My first experience with an item of makeup went like this - My mum applied eyeliner on me with loving words and a doting expression, and then I giggled, spat up and proceeded to chew on my foot. Yes, I was a baby. To be perfectly clear, this was not an eyeliner bought off the shelves, this was a homemade product with natural ingredients, referred to as மை (pronounced my) or கண் மை (pronounced kan, as in Arkansas, my). This product is applied to babies, regardless of whether it's a boy or a girl, traditionally in the form of a singular dot on the forehead and on the cheek. The reason why Tamil people do this is to ward off "evil eyes". Now when you're a newborn baby, you catch the eyes of so many different people. People ooh and aah over you, people insist on carrying you, people call for other people to look at you. And you don't always know where it's coming from; not everyone means well. This practice of applying black dots, is to create an "imperfection" on the baby's face (Although if you ask me, raised in a Tamil culture, I think it adds to a baby's charm). It's to imply that nobody, or no baby, is perfect, and to act as a "shield" from people's ill intentions and jealousy about how perfect it looks. If you're asking what's so perfect about a baby, have you seen one asleep? How perfectly peaceful and calm do they look?

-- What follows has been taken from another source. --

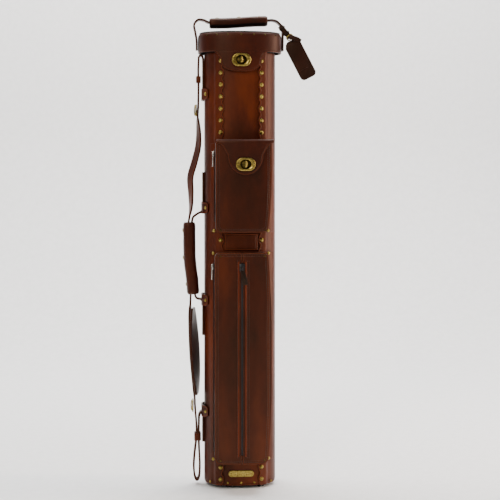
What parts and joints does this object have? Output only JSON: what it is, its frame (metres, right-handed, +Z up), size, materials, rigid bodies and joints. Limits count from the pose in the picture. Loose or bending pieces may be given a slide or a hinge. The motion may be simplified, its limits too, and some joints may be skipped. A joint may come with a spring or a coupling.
{
  "type": "cue case",
  "caption": "Upright oval leather hard case for billiard cues with a hinged cap, front pockets, turn locks, a carrying handle, a side handle with a shoulder strap, and a hanging name tag.",
  "frame": {"origin": "on the floor under the centre of the overall box, with the case standing on its feet", "axes": "+Z up along the case, -Y towards the front with the pockets, +X towards the side with the name tag"},
  "size_m": [0.2543, 0.1507, 0.8962],
  "materials": {
    "saddle_leather": "oiled red-brown bridle leather",
    "dark_leather": "oiled dark brown leather",
    "antique_brass": "antique",
    "black_rubber": "matt",
    "black_nylon": "woven",
    "nickel": "bright nickel plate",
    "hard_board": "pressed board",
    "black_foam": "plush over foam",
    "liner_plastic": "matt"
  },
  "bodies": {
    "case": {"base_plate": "hard_board", "body_wrap": "saddle_leather", "butt_tube_1": "liner_plastic", "butt_tube_2": "liner_plastic", "butt_tube_3": "liner_plastic", "core_block": "black_foam", "foot_1": "black_rubber", "foot_2": "black_rubber", "foot_3": "black_rubber", "foot_4": "black_rubber", "front_panel": "saddle_leather", "front_zip": "black_nylon", "handle_anchor_bottom": "saddle_leather", "handle_anchor_top": "saddle_leather", "lid_hinge": "saddle_leather", "lid_lock_base": "antique_brass", "lower_pocket_back": "saddle_leather", "lower_pocket_front_left": "dark_leather", "lower_pocket_front_right": "dark_leather", "lower_pocket_gusset": "saddle_leather", "lower_side_zip": "black_nylon", "mouth_plate": "black_foam", "name_plate": "antique_brass", "pocket_band": "saddle_leather", "pocket_lock_base": "antique_brass", "shaft_tube_1": "liner_plastic", "shaft_tube_2": "liner_plastic", "shaft_tube_3": "liner_plastic", "shaft_tube_4": "liner_plastic", "shaft_tube_5": "liner_plastic", "shell": "hard_board", "strap_anchor_bottom": "saddle_leather", "strap_anchor_top": "saddle_leather", "upper_pocket_back": "saddle_leather", "upper_pocket_front": "dark_leather", "upper_pocket_gusset": "saddle_leather", "upper_side_zip": "black_nylon"},
    "lid": {"lid_board": "hard_board", "lid_cover": "saddle_leather"},
    "lid_tongue": {"lid_tongue": "saddle_leather", "lid_lock_plate": "antique_brass"},
    "lid_knob": {"lid_lock_knob": "antique_brass"},
    "pocket_flap": {"pocket_flap": "saddle_leather", "pocket_lock_plate": "antique_brass"},
    "pocket_knob": {"pocket_lock_knob": "antique_brass"},
    "front_slider": {"front_zip_slider": "black_nylon"},
    "front_pull": {"front_zip_pull": "black_nylon"},
    "upper_slider": {"upper_side_slider": "nickel"},
    "lower_slider": {"lower_side_slider": "nickel"},
    "top_handle": {"top_handle_strap": "saddle_leather", "top_handle_wrap": "saddle_leather"},
    "name_tag": {"tag_body": "dark_leather", "tag_strap": "dark_leather"},
    "side_straps": {"shoulder_strap": "saddle_leather", "handle_strap": "saddle_leather", "handle_wrap": "saddle_leather", "shoulder_pad": "dark_leather", "strap_buckle_top": "antique_brass", "strap_buckle_bottom": "antique_brass"}
  },
  "joints": [
    {"name": "lid_hinge", "type": "hinge", "parent": "case", "child": "lid", "pos_m": [-0.0185, 0.0763, 0.822], "axis": [-1, 0, 0], "range_deg": [0, 165]},
    {"name": "tongue_hinge", "type": "hinge", "parent": "lid", "child": "lid_tongue", "pos_m": [-0.0185, -0.0337, 0.823], "axis": [-1, 0, 0], "range_deg": [0, 90]},
    {"name": "lid_knob_turn", "type": "hinge", "parent": "case", "child": "lid_knob", "pos_m": [-0.0185, -0.0337, 0.8065], "axis": [0, 1, 0], "range_deg": [0, 90]},
    {"name": "pocket_flap_hinge", "type": "hinge", "parent": "case", "child": "pocket_flap", "pos_m": [-0.0185, -0.0272, 0.657], "axis": [-1, 0, 0], "range_deg": [0, 90]},
    {"name": "pocket_knob_turn", "type": "hinge", "parent": "case", "child": "pocket_knob", "pos_m": [-0.0125, -0.0542, 0.61], "axis": [0, 1, 0], "range_deg": [0, 90]},
    {"name": "front_zip_slide", "type": "slide", "parent": "case", "child": "front_slider", "axis": [0, 0, -1], "range_m": [0, 0.335]},
    {"name": "front_pull_hinge", "type": "hinge", "parent": "front_slider", "child": "front_pull", "pos_m": [-0.0185, -0.0624, 0.4198], "axis": [-1, 0, 0], "range_deg": [0, 120]},
    {"name": "upper_zip_slide", "type": "slide", "parent": "case", "child": "upper_slider", "axis": [0, 0, -1], "range_m": [0, 0.1]},
    {"name": "lower_zip_slide", "type": "slide", "parent": "case", "child": "lower_slider", "axis": [0, 0, -1], "range_m": [0, 0.31]},
    {"name": "top_handle_hinge", "type": "hinge", "parent": "lid", "child": "top_handle", "pos_m": [-0.0185, 0.0208, 0.84], "axis": [1, 0, 0], "range_deg": [-8, 8], "stiffness_Nm_per_rad": 0.5},
    {"name": "tag_hinge", "type": "hinge", "parent": "top_handle", "child": "name_tag", "pos_m": [0.0595, 0.0208, 0.8745], "axis": [0, -1, 0], "range_deg": [0, 60]},
    {"name": "strap_swing", "type": "hinge", "parent": "case", "child": "side_straps", "pos_m": [-0.0925, 0.0208, 0], "axis": [0, 0, 1], "range_deg": [-16, 16]}
  ]
}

This eyeliner product is an integral aspect of Tamil culture, and not just because of it's pervasive use among babies, but also because it is emphasised as the go to product for women. Tamil women's eyes are constant marks of beauty and adding eyeliner is said to enhance this feature. We even have songs about it! The application of eyeliner for women is as natural as the application of a bindi. To the extent that a Tamil bride who doesn't have eyeliner on her wedding day has the potential to cause panic and alarm among her guests. Therefore it's only natural that the first makeup item I ever owned and wore at the age of 15, to my conscious knowledge and apart from silly makeup for school events, was an eyeliner. It then evolved into a powder product (not foundation, mind you, powder) and by the age of 18, I had a liquid foundation, lip gloss and blush (I got into the mascara game rather late because the thought of a poke-y brush so close to my eyeball used to terrify me). I'm not going to tell you how much makeup I have now, so let's just leave it at I have 15 lipsticks. And 3 kinds of mascara.

Now I'm not here for all the makeup is better for you from the whole evolution and survival of the fittest point-of-view B.S. Why on earth would I wear a red lipstick to suggest my reproductive capabilities to a guy who can't tell if I'm wearing Ruby Woo or Russian Red? I'm obviously wearing it to brighten up my complexion and to look like a boss. Duh.

I am here for the power of makeup. Makeup defines the passage from girlhood to your teenage years to your adulthood. Makeup for me, is the first time I tried to apply eyeliner, shyly looked at myself in the mirror and thought "Oh, I look nice". Makeup for me, is the sticky lip glosses I considered so glamorous in my teenage years. Makeup for me, is the Make Up For Ever foundation I bought with my own salary as an adult after years of struggling to be perfectly matched with drugstore foundations.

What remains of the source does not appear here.